During FINCAD’s Best Practices in Stress Testing webinar on March 12, 2014, Medy Agami of CELENT’s Finance and Risk Practice discussed challenges, best practices, and innovation in stress testing.

One-size-fits-all fits no one
According to Medy Agami, the biggest challenge facing the industry is regulators’ one-size-fits-all approach to stress testing. Overcoming this approach requires market participants to understand the similarities and differences among buy-side and sell-side firms and communicating these fragments to regulators to piece together the entire stress-testing puzzle. Firms must all get to the same destination but, while common principles apply, tactics will vary.

Optimal stress testing leads to competitive advantage
Ongoing infrastructural changes to stress testing requirements and regulator unpredictability are encouraging firms to adopt a transparent, agile, and integrated enterprise-wide approach. With the right platform and cultural mindset, some are positing that optimal stress testing exercises yield second-order competitive advantage in the new sustained reality of capital constraint.

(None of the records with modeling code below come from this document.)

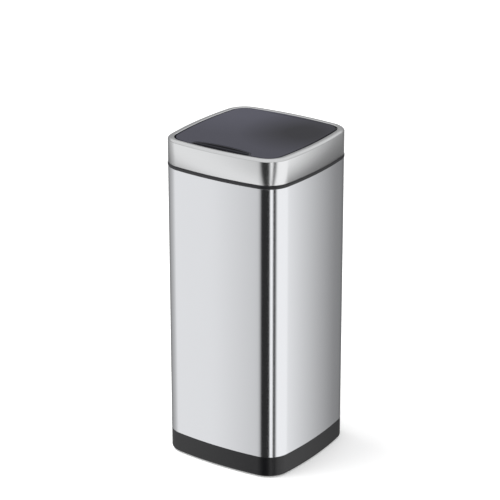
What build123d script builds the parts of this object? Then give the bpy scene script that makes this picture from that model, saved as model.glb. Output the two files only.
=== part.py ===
from build123d import *
from math import acos, cos, hypot, pi, radians, sin, sqrt, tan
import os

# Sensor kitchen bin, in millimetres.
# Origin on the floor under the middle of the bin, +Z up, front facing -Y.

# Outer form: a square with bowed sides and round corners
overall_height = 650.0
width = 280.0
side_bow = 740.0
corner_radius = 47.0

# Heights of the bands seen from outside
foot_proud = 2.0
base_top = 43.5
head_height = 49.5
seam_height = 7.0

# Body
sleeve_wall = 0.8
weld_groove_width = 1.0
weld_groove_depth = 0.3
slip_fit = 0.2
base_inset = 0.2
base_wall = 3.0
base_bottom_round = 4.0
base_top_round = 0.5
base_floor_bottom = 10.0
base_floor = 3.0
upstand_wall = 2.5
upstand_height = 16.0
base_rib = 2.0
base_rib_count = 4
base_rib_pitch = 54.0
foot_radius = 10.0
foot_socket_depth = 4.0
foot_boss_radius = 14.0
foot_inset = 55.0
rib_lift = 1.0
foot_edge = 1.0

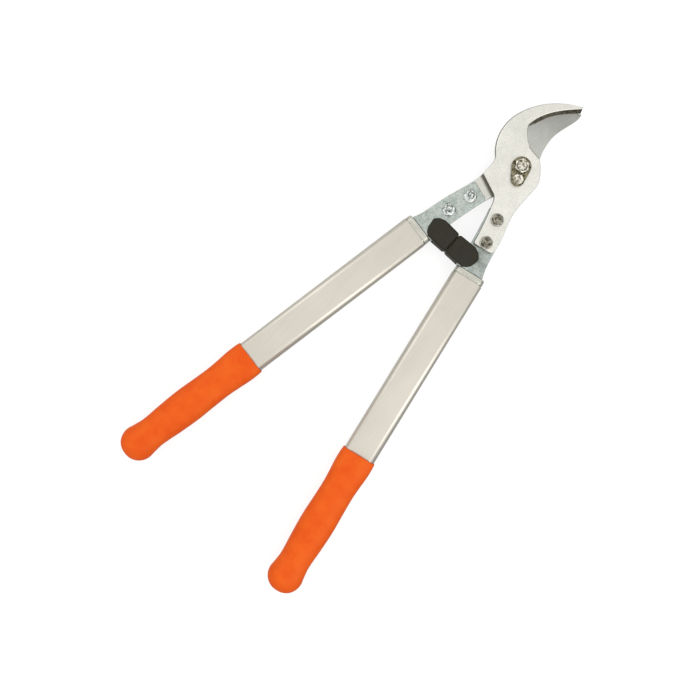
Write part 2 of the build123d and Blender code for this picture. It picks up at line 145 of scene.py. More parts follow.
# distance down the handle, width, depth and squareness of the grip's section
GRIP_SHAPE = (
    (352.0, 38.4, 24.2, 3.6), (358.0, 39.4, 25.4, 3.4), (369.0, 39.3, 26.0, 3.1), (382.0, 37.3, 25.4, 2.8),
    (396.0, 35.9, 25.0, 2.6), (415.0, 36.6, 26.0, 2.5), (437.0, 37.9, 27.0, 2.5), (460.0, 36.4, 26.2, 2.4),
    (484.0, 33.8, 25.0, 2.3), (495.0, 36.0, 27.2, 2.25), (503.0, 38.4, 29.0, 2.2),
)


# ---- what a user may change ----
def number(name, about, default, **more):
    """A number that a user may change."""
    return FloatProperty(name=name, description=about, default=default, **more)


def length(name, about, default):
    """A length in metres that a user may change."""
    return number(name, about, default, unit="LENGTH")


def colour(name, about, *default):
    """A linear colour that a user may change."""
    return FloatVectorProperty(name=name, description=about, default=default, subtype="COLOR")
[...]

Transparent and communicable stress testing results
Challenges remain for most firms in transparently listing modelling assumptions in an integrated framework and communicating stress testing output effectively. Ad-hoc stress testing infrastructure is causing significant hurdles:

  1. Trouble in model reconciliation across the enterprise
  2. Necessity to have highly skilled human resources who understand the piecemeal collection of Excel workbooks
  3. Reliance on a small number of people to know the various modelling assumptions and subsequently communicating them effectively.

The up-front cost of an integrated enterprise-wide approach deters many firms from adopting this approach but, over the long run and in the context of increased and evolving stress-test requirements, the ad-hoc approach leaves much to be desired.

Aggregate and granular view of scenarios and sensitivities
Compliance requires an enterprise-wide view of risk with both aggregate and granular detail. Producing risk at both levels has both theoretical and practical limitations. At the theoretical level, Medy Agami notes that stress testing only looks at short term accounting losses of a stressed scenario and fails to capture risk that materializes over a longer horizon. Consequently, the results are not appropriate for applications concerning long term value creation. On a practical level, the widespread inability to produce results at a granular level across products, regions, customer segments, and trades creates limitations in understanding capital adequacy and solvency risk drivers.